Data block
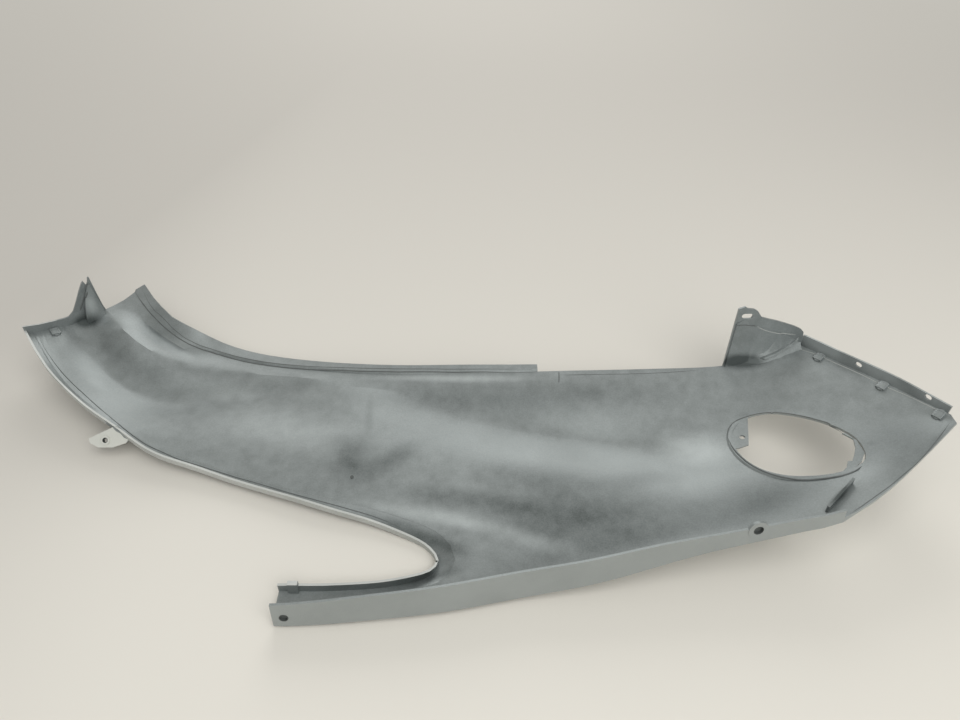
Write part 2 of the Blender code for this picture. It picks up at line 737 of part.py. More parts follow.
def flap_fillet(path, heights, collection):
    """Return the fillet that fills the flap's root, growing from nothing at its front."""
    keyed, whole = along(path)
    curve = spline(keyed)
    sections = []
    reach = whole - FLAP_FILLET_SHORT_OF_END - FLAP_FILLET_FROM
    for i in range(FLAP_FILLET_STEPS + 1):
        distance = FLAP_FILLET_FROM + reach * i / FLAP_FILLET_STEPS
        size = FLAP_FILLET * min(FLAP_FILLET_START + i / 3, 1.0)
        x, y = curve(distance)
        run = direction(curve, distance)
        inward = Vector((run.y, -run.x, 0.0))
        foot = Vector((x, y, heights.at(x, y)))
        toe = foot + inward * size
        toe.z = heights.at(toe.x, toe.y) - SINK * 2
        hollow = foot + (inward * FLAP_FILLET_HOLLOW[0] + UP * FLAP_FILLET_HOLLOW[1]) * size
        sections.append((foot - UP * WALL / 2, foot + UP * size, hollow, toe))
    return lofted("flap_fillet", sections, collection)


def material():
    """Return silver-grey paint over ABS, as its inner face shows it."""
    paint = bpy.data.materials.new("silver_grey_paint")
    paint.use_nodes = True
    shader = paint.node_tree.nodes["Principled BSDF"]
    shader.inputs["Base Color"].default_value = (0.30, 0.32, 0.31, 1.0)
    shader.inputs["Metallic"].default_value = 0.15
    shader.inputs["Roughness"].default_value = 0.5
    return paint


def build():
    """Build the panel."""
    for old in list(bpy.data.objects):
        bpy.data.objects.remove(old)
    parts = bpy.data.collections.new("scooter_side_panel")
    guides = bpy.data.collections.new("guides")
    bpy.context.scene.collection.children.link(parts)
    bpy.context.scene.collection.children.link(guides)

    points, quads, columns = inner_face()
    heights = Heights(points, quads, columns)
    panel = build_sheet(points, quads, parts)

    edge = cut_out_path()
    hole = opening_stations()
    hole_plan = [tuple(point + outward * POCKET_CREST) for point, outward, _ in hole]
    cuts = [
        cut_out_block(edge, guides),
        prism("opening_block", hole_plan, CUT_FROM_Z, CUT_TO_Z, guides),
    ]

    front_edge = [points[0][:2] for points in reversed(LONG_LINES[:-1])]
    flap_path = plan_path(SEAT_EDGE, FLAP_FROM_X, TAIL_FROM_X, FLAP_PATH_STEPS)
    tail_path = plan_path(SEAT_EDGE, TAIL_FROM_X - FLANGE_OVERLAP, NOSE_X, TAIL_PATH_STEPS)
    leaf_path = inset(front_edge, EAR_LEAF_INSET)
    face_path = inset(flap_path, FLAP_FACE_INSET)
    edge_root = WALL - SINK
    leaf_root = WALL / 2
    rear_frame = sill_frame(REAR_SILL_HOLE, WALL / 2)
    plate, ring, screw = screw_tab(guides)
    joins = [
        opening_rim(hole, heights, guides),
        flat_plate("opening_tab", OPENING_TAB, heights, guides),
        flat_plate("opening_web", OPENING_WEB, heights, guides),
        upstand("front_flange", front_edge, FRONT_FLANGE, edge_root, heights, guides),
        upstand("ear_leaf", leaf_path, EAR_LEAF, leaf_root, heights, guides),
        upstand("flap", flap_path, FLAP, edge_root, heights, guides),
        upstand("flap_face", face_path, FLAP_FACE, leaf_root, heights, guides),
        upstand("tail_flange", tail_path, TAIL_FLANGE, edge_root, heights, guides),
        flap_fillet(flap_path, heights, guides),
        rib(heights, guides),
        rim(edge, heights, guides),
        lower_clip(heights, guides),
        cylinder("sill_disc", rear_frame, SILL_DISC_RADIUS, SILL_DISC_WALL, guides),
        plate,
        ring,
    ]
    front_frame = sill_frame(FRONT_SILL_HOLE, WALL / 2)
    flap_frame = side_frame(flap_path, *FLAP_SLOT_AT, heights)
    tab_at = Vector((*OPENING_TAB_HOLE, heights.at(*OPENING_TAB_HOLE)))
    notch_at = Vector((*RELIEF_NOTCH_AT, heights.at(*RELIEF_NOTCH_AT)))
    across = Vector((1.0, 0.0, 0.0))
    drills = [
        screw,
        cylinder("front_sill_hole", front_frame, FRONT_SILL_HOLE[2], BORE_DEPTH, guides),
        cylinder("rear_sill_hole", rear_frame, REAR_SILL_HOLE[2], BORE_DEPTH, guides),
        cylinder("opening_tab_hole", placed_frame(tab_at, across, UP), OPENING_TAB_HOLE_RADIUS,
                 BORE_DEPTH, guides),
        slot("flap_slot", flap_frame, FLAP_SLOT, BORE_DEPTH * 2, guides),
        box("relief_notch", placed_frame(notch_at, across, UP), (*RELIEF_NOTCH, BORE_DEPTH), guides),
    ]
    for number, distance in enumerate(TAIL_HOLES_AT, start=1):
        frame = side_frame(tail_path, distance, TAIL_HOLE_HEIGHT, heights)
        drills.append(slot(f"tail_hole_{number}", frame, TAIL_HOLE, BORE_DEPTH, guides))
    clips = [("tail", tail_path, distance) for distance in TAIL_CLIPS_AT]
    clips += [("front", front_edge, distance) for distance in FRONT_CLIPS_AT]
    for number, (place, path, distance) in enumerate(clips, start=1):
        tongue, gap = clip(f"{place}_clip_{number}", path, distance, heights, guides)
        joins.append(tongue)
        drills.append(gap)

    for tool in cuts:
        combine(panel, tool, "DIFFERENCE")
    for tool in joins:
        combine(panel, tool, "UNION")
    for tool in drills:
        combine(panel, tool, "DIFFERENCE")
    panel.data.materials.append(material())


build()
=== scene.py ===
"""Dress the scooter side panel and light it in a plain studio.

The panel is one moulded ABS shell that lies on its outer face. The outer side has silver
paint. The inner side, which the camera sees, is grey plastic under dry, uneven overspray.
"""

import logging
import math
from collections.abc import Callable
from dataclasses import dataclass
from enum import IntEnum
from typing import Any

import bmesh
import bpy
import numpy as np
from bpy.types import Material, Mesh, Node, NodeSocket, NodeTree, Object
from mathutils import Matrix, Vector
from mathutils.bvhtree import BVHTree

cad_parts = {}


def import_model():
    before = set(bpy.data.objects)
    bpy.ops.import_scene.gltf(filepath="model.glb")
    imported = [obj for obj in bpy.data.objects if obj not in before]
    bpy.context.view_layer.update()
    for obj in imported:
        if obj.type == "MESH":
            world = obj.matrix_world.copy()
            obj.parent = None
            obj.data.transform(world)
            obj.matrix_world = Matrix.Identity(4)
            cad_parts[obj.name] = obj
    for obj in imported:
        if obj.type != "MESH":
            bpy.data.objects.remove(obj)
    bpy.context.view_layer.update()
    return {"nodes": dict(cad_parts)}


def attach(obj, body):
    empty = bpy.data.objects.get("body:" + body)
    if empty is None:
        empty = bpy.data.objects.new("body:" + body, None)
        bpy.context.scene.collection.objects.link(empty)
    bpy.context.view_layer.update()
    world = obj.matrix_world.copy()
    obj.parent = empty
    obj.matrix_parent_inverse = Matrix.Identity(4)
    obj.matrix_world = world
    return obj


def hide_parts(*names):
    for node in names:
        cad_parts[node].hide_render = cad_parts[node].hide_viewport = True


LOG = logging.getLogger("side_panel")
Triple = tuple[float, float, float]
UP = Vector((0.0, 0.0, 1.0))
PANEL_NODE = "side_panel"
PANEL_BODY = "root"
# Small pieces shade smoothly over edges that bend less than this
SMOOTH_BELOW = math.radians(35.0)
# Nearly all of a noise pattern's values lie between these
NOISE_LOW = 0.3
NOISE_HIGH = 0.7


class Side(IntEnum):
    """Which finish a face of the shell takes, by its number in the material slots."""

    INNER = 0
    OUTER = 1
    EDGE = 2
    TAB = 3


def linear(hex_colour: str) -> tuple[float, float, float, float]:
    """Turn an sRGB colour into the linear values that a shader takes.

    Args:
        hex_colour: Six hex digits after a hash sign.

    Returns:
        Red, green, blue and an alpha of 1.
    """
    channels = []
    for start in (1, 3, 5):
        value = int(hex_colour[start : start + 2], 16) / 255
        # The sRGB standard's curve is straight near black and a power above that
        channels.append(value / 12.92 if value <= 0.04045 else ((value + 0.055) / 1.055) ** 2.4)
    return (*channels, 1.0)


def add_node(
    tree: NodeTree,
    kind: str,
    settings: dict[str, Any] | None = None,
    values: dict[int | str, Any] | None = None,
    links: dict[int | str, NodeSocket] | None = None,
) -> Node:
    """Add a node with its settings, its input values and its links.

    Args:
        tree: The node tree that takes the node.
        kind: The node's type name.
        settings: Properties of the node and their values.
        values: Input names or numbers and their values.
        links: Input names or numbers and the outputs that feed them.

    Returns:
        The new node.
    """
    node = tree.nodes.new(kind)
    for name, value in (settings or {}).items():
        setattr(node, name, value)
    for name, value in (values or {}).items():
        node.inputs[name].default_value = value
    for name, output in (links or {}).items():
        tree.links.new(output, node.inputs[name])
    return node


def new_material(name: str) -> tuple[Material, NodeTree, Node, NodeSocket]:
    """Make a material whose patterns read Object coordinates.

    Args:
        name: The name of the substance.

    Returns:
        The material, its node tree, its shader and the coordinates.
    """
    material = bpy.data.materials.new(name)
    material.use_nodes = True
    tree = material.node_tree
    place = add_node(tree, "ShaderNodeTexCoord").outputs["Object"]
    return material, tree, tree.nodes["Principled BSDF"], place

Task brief
Repeat word for word the lines from the line containing "drills.append(gap)" to the line containing "if empty is", both lines included; nothing else should appear.

Exercise output
        drills.append(gap)

    for tool in cuts:
        combine(panel, tool, "DIFFERENCE")
    for tool in joins:
        combine(panel, tool, "UNION")
    for tool in drills:
        combine(panel, tool, "DIFFERENCE")
    panel.data.materials.append(material())


build()
=== scene.py ===
"""Dress the scooter side panel and light it in a plain studio.

The panel is one moulded ABS shell that lies on its outer face. The outer side has silver
paint. The inner side, which the camera sees, is grey plastic under dry, uneven overspray.
"""

import logging
import math
from collections.abc import Callable
from dataclasses import dataclass
from enum import IntEnum
from typing import Any

import bmesh
import bpy
import numpy as np
from bpy.types import Material, Mesh, Node, NodeSocket, NodeTree, Object
from mathutils import Matrix, Vector
from mathutils.bvhtree import BVHTree

cad_parts = {}


def import_model():
    before = set(bpy.data.objects)
    bpy.ops.import_scene.gltf(filepath="model.glb")
    imported = [obj for obj in bpy.data.objects if obj not in before]
    bpy.context.view_layer.update()
    for obj in imported:
        if obj.type == "MESH":
            world = obj.matrix_world.copy()
            obj.parent = None
            obj.data.transform(world)
            obj.matrix_world = Matrix.Identity(4)
            cad_parts[obj.name] = obj
    for obj in imported:
        if obj.type != "MESH":
            bpy.data.objects.remove(obj)
    bpy.context.view_layer.update()
    return {"nodes": dict(cad_parts)}


def attach(obj, body):
    empty = bpy.data.objects.get("body:" + body)
    if empty is None:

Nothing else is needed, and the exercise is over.